By Tony C. Dreibus
Nov. 24 (Bloomberg) -- Wheat prices rose the most in almost four weeks on speculation that the U.S. government’s rescue of Citigroup Inc. will boost consumer confidence and improve demand for commodities.
The Reuters/Jefferies CRB Index of 19 raw materials rose as much as 5.4 percent, led by a surge in energy pries. The Standard & Poor’s 500 Index gained as much as 6.8 percent after Citigroup, the second-biggest U.S. bank, got a government package that shields the lender from losses on toxic assets and injects $20 billion of capital.

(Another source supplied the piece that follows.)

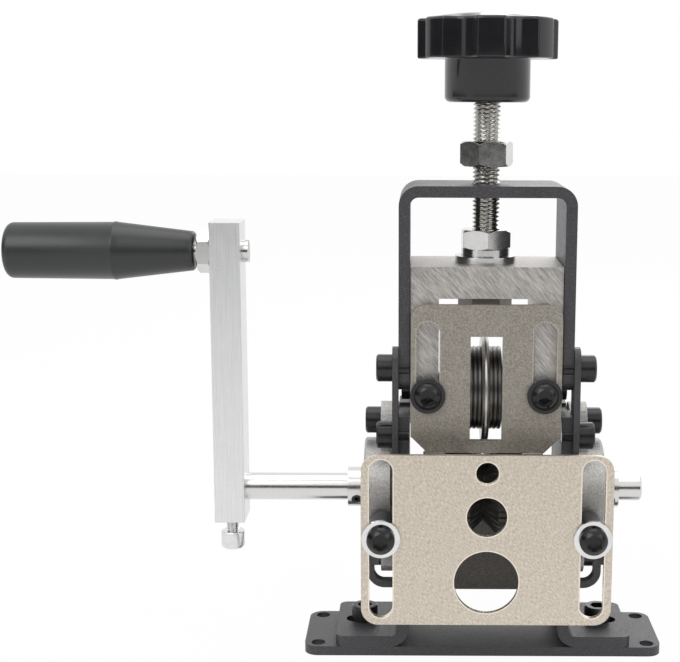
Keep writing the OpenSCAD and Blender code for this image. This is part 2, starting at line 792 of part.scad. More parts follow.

“We’ve got these outside markets dominating the trading action in the grains,” said Larry Glenn, an analyst at Frontier Ag in Quinter, Kansas. “If people want to get bullish and they see crude oil rally, some say ‘I want to own grain’ knowing that oil has been the price director for the grain markets. It’s kind of a mob mentality.”
Wheat futures for March delivery rose 38.75 cents, or 7.5 percent, to $5.5675 a bushel on the Chicago Board of Trade, the biggest gain since Oct. 29. The price still is down 59 percent from a record $13.495 on Feb. 27.
Demand for U.S. wheat may climb because of the sliding dollar. The greenback dropped as much as 2.6 percent today against a basket of six major currencies, giving importers more purchasing power for U.S. goods.
The U.S. Department of Agriculture said today it inspected about 22.3 million bushels of wheat for export in the week ended Nov. 20, up 46 percent from the prior week. Since June 1, inspections still have declined 14 percent to 589.5 million bushels from a year earlier, agency data showed.
‘Help Exports’
“What these countries are buying now is small quantities,” Glenn said. “That may pick up if they see some problems with the winter crop. We had a great crop last year, but will we have that two years in a row? Probably not. They may try to secure some inventory. That would help our exports.”
Global production may fall because of the drop in prices this year and high fertilizer costs, UniCredit Group said in a report today. Wheat may reach $10 a bushel as global production falls 7 percent to 627 million tons in 2009, UniCredit said.
Growers in the U.S., the biggest exporter of the grain, may have planted fewer winter plants this year because of lower prices, analysts have said.
Wheat is the fourth-biggest U.S. crop, valued at $13.7 billion in 2007, behind corn, soybeans and hay, government data show.